L’IRSN note que la requalification des soupapes de sûreté est nécessaire pour retrouver leur disponibilité. L’exploitant du Bugey a identifié cette activité comme une activité sensible. À cet égard, il prévoit de mettre en œuvre des dispositions d’organisation permettant de sécuriser l’intervention afin d’optimiser le planning de manière à minimiser le temps nécessaire pour atteindre la pression de requalification dans les GV.

Pendant la durée d’intervention, l’exploitant propose des parades permettant de pallier les risques liés à l’apport de réactivité et le non-respect des STE. Celles-ci permettent notamment de garantir d’une part que la concentration en bore du circuit primaire sera supérieure à 2385 ppm (2), d’autre part que la surveillance d’un apport en réactivité sera disponible, via le boremètre et l’alarme « flux élevé à l’arrêt ». De plus, en cas d’apparition d’un évènement fortuit pendant la pose de l’évènement de groupe 1 «VVP 4», la règle des cumuls s’appliquera conformément aux STE. L’IRSN estime acceptables les mesures compensatoires proposées par l’exploitant.

Dans son avis en référence [2], l’IRSN a déjà analysé les conséquences sur la sûreté d’une indisponibilité de quatre soupapes sur tous les GV en AN/GV. Les conclusions de cet avis restent valables pour la présente demande de modification temporaire des STE.

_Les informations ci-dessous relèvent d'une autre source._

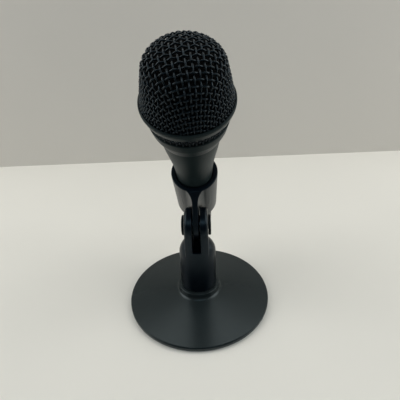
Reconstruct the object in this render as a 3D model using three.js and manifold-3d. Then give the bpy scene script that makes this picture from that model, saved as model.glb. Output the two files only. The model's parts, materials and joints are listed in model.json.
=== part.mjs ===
// A handheld dynamic microphone in a split tube clip, on a tilting clevis and a round iron desk base.
// Millimetres, +Z up, origin at the centre of the base's underside. The head of the microphone faces -Y.

import * as THREE from "three";
import { mergeVertices } from "three/addons/utils/BufferGeometryUtils.js";
import Module from "manifold-3d";

const wasm = await Module();
wasm.setup();

// ---------- driving dimensions ----------

const GAP = 0.3; // between pieces that touch on the real object
const FINE = 56; // sides of the large round pieces
const ROUND = 40; // sides of the microphone's round pieces
const SMALL = 24; // sides of screws, pins and inner pieces

// Desk base
const PAD_H = 1; // rubber ring under the base
const BASE_R = 56.5;
const LIP_TOP = 3.4; // top of the lip round the rim
const GROOVE_H = 0.5; // shadow groove above the lip
const GROOVE_D = 0.9;
const RIM_TOP = 4.2; // where the conical top begins
const CONE_TOP = 8; // where the conical top meets the boss
const BOSS_R = 16.6;
const BOSS_TOP = 13.2;
const BOSS_FILLET = 2.5;

// Threaded stud and its nut, in a recess under the base
const STUD_R = 7.8;
const STUD_TOP = 33;
const STUD_SHANK_R = 4.9;
const RECESS_R = 13;
const RECESS_TOP = 5.4;
const NUT_H = 2.9;
const WASHER_H = 0.8;

// Swivel adapter: a threaded barrel with two ears
const ADAPTER_R = 14.2;
const ADAPTER_BOTTOM = BOSS_TOP + GAP;
const INSERT_R = 10.6; // brass thread insert
const INSERT_TOP = 36;
const SHOULDER_BOTTOM = 42.5; // where the barrel's domed top begins
const SHOULDER_TOP = 56.5;
const EAR_OUTER = 8.8; // half the width over both ears
const EAR_R = 13.2;
const EAR_ROUND = 2.4;
const SLOT_HALF = 3.15;
const SLOT_FLOOR = 50.3;
const PIVOT_Z = 66.6;

// Pivot bolt, cap nut and friction washers
const BOLT_R = 3;
const CAP_R = 7.6;
const CAP_H = 2.05;
const CAP_ROUND = 0.8;
const FRICTION_WASHER_R = 7;
const FRICTION_WASHER_H = 0.8;

// Clip: a split tapered tube with a fin that turns on the pivot
const AXIS_OFFSET = 30; // from the pivot to the microphone's axis
const TILT_DEG = 37.8; // of the microphone's axis, from upright
const CLIP_TOP = 27.6; // along the microphone's axis, from the pivot's level
const CLIP_BOTTOM = -18;
const CLIP_TOP_R = 16.6;
const CLIP_BOTTOM_R = 16.1;
const CLIP_CLEARANCE = 0.35; // between the clip and the handle
const CLIP_SLIT_DEG = 76;
const FIN_HALF = 2;
const FIN_END_R = 10.7;
const FLARE_HALF = 10.5; // half the fin's width where it flares into the tube
const FLARE_REACH = 5.6; // how far the flare runs out along the fin

// Handle
const TAIL = -50.6;
const TAIL_R = 11.8;
const GRIP_TOP = 31; // where the straight taper ends
const GRIP_TOP_R = 12.9;
const COLLAR_BOTTOM = 71.6;
const COLLAR_BOTTOM_R = 17.9;
const COLLAR_TOP = 85.6;
const COLLAR_TOP_R = 22.2;
const WALL = 2.2;
const MOUTH_R = 20.2; // bore that takes the head's thread
const MOUTH_FLOOR = 79.5;
const MOUNT_SEAT_R = 16.8; // bore that takes the shock mount
const MOUNT_SEAT_FLOOR = 73.5;

// Connector in the tail
const SOCKET_R = 9.6;
const INSERT_PUCK_TOP = TAIL + 21;
const INSERT_PUCK_BOTTOM = TAIL + 15.5;
const PIN_R = 1.2;
const PIN_CIRCLE_R = 4.8;
const PIN_TIP = TAIL + 4.6;
const PIN_ANGLES_DEG = [45, 135, 270];
const SET_SCREW_R = 1.4;
const SET_SCREW_U = TAIL + 18;

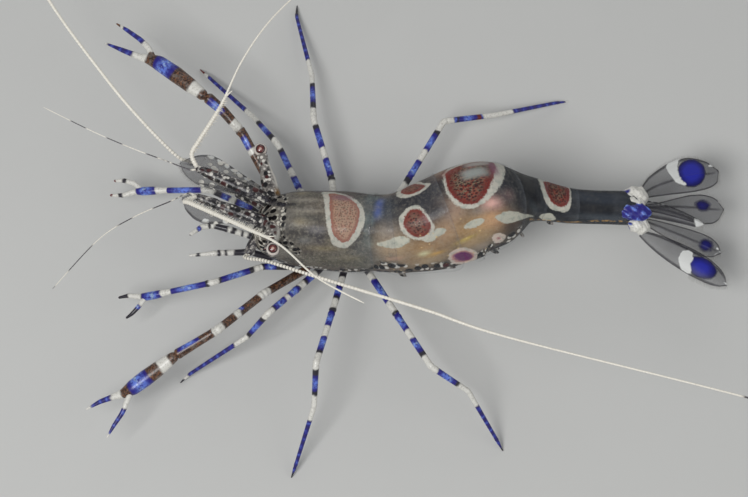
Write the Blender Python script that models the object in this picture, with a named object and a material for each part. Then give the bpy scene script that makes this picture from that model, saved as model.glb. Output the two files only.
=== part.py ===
"""Cleaner shrimp: the solids of a still, life-size museum model.

Lengths are in millimetres until a point is handed to Blender, where MM turns them into metres.
The head points towards -X, the tail towards +X, and the animal's right side is towards +Y.
The six walking legs stand on the floor, z = 0, and the finished model is shifted so that the
origin lies on the floor under the middle of its bounding box.
"""

import math
from typing import NamedTuple

import bmesh
import bpy
from mathutils import Matrix, Vector

MM = 0.001
COLLECTION = "cleaner_shrimp"
GAP = 0.3  # clear space between one solid and the next
PLATE = 0.5  # thickness of every flat fin, scale and paddle
THIN = 0.25  # radius of the thinnest feeler and finger

RING_POINTS = 24  # points round each shell plate
SHELL_SQUARENESS = 2.3  # 2 is an ellipse, more is boxier
TUBE_SIDES = 2  # bevel resolution: 8 sides

COLOURS = {
    "shell": (0.20, 0.19, 0.19),
    "saddle": (0.42, 0.17, 0.14),
    "blue": (0.05, 0.04, 0.36),
    "white": (0.80, 0.79, 0.72),
    "brown": (0.30, 0.15, 0.07),
    "eye": (0.35, 0.06, 0.06),
    "fan": (0.08, 0.09, 0.35),
}


class Station(NamedTuple):
    """One section of the body: where its middle is, its size and its lean to the right."""

    x: float
    y: float
    z: float
    half_width: float
    rise: float
    drop: float
    lean: float


BODY = (
    Station(-5.30, 0.98, 4.90, 1.20, 1.35, 1.55, 15.0),
    Station(-4.00, 0.85, 4.70, 1.60, 1.85, 2.10, 16.0),
    Station(-1.40, 0.70, 4.60, 1.80, 2.00, 2.30, 17.0),
    Station(0.05, 0.60, 4.70, 1.70, 1.90, 2.20, 18.0),
    Station(1.25, 0.55, 5.00, 1.75, 1.90, 2.50, 20.0),
    Station(2.75, 0.85, 5.40, 1.90, 2.15, 3.05, 21.0),
    Station(4.80, 1.55, 5.65, 1.90, 2.30, 3.15, 23.0),
    Station(6.15, 1.80, 5.35, 1.65, 2.00, 2.40, 23.0),
    Station(7.50, 2.20, 4.80, 1.05, 1.15, 1.20, 21.0),
    Station(9.60, 2.15, 4.10, 0.82, 0.85, 0.90, 19.0),
    Station(12.60, 2.30, 3.40, 0.85, 0.78, 0.80, 15.0),
)


class Plate(NamedTuple):
    """One shell plate: its margins at the back and the belly, and how deep its underside is.

    A depth of 1 is a full section. Less leaves a groove between the plate's two side flaps.
    """

    name: str
    front_back: float
    front_belly: float
    rear_back: float
    rear_belly: float
    depth: float
    colour: str


SHELL_PLATES = (
    Plate("carapace", -4.40, -5.10, 0.00, -0.15, 1.0, "shell"),
    Plate("pleon_1", 0.30, 0.15, 0.95, 0.60, 0.55, "shell"),
    Plate("pleon_2", 1.25, 0.90, 3.20, 3.45, 0.50, "shell"),
    Plate("pleon_3", 3.50, 3.75, 6.15, 6.60, 0.45, "saddle"),
    Plate("pleon_4", 6.45, 6.90, 7.65, 7.95, 0.60, "shell"),
    Plate("pleon_5", 7.95, 8.25, 9.30, 9.50, 1.0, "saddle"),
    Plate("pleon_6", 9.60, 9.80, 12.45, 12.45, 1.0, "shell"),
)

GROOVE_ANGLE = math.radians(25)  # half of the angle, seen from the body's middle, that a groove takes

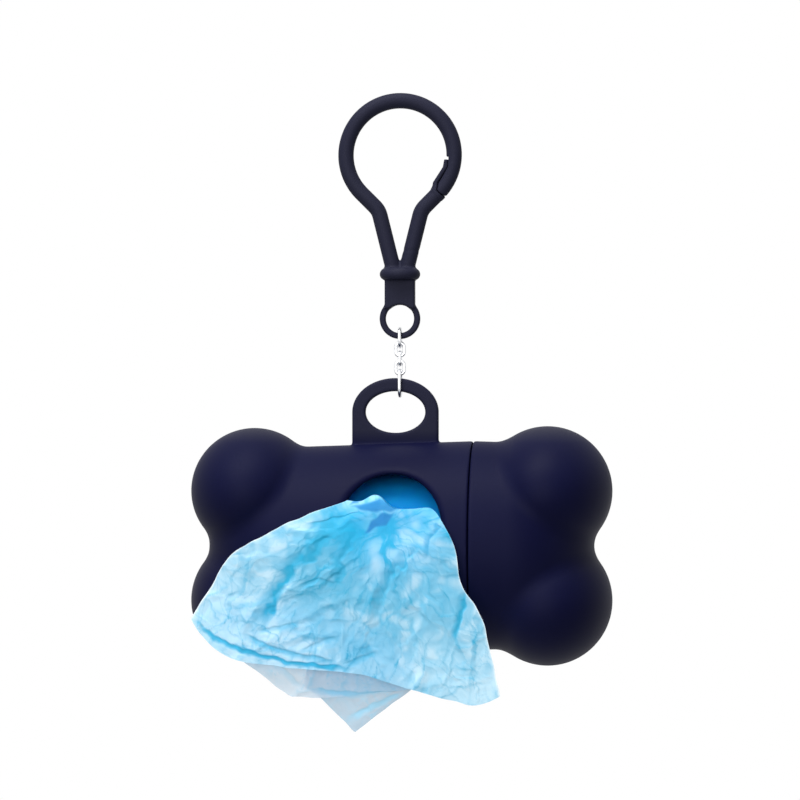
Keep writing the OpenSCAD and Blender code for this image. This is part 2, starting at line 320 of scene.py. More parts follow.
def mouldedPlastic(name, base, paler, top=None):
    material, tree = newMaterial(name)
    cloud = tree.noise(plastic["cloudScale"], 3)
    grain = tree.noise(plastic["grainScale"], 2)
    worn = tree.spread(tree.noise(plastic["scuffScale"], 5, 0.7), *plastic["scuffed"])
    colour = tree.colours(tree.spread(cloud, *plastic["clouds"]), base, paler)
    # Painted light: between these heights above the axis the plastic turns to the lighter top colour
    if top:
        place = tree.node("SeparateXYZ", {0: tree.place()})
        start, full = ((axisZ + rise) * mm for rise in plastic["paintedLightFade"])
        colour = tree.colours(tree.spread(place.outputs["Z"], start, full), colour, top)
    rough = tree.spread(cloud, *middle, *plastic["rough"]) + worn * plastic["scuffRough"]
    normal = tree.bump(grain, *plastic["grainBump"])
    normal = tree.bump(cloud, *plastic["cloudBump"], normal)
    tree.output(tree.shader("BsdfPrincipled", {
        "Base Color": colour, "Roughness": rough, "Normal": normal, "IOR": plastic["ior"],
        "Specular IOR Level": plastic["sheen"],
    }))
    return material


steel = {
    "dull": (0.6, 0.61, 0.63, 1),
    "bright": (0.8, 0.81, 0.83, 1),
    "rough": (0.16, 0.32),
    "brushScale": 2600,
    "brushBump": (0.2, 0.00001),
}


def chainSteel():
    material, tree = newMaterial("chain_steel")
    brush = tree.noise(steel["brushScale"], 3)
    tree.output(tree.shader("BsdfPrincipled", {
        "Base Color": tree.colours(tree.spread(brush, *middle), steel["dull"], steel["bright"]),
        "Roughness": tree.spread(brush, *middle, *steel["rough"]),
        "Metallic": 1.0,
        "Normal": tree.bump(brush, *steel["brushBump"]),
    }))
    return material


card = {
    "dark": (0.36, 0.235, 0.13, 1),
    "pale": (0.52, 0.37, 0.22, 1),
    "rough": (0.75, 0.92),
    "fibreScale": 1800,
    "fibreBump": (0.4, 0.00005),
    "blotchScale": 160,
    "blotchShare": 0.4,
    "mottle": (0.35, 0.65),
}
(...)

En conclusion, à la suite de l’analyse de risques présentée par l’exploitant et compte - tenu des mesures compensatoires proposées, l’IRSN considère acceptable, du point de vue de la sûreté, la demande de modification temporaire des RGE, telle que présentée par l’exploitant de la centrale nucléaire du Bugey.

Notes :

  1. Groupe 1 ou groupe 2 : En fonction de leur importance pour la sûreté, les indisponibilités sont hiérarchisées en événements de groupe 1 et de groupe 2. Une stratégie de repli vers un état plus sûr et des règles strictes de cumul sont associées uniquement aux événements de groupe 1. Dans ce groupe sont classées les non-conformités remettant en cause le respect des exigences et des hypothèses d’étude de la démonstration de sûreté. Les non-conformités défiabilisant une fonction importante pour la sûreté sont classées en groupe 2.
  2. Cette concentration en bore correspond à la concentration en bore minimale requise dans les états d’arrêt avant réalisation de l’essai de temps de chute des grappes de commande.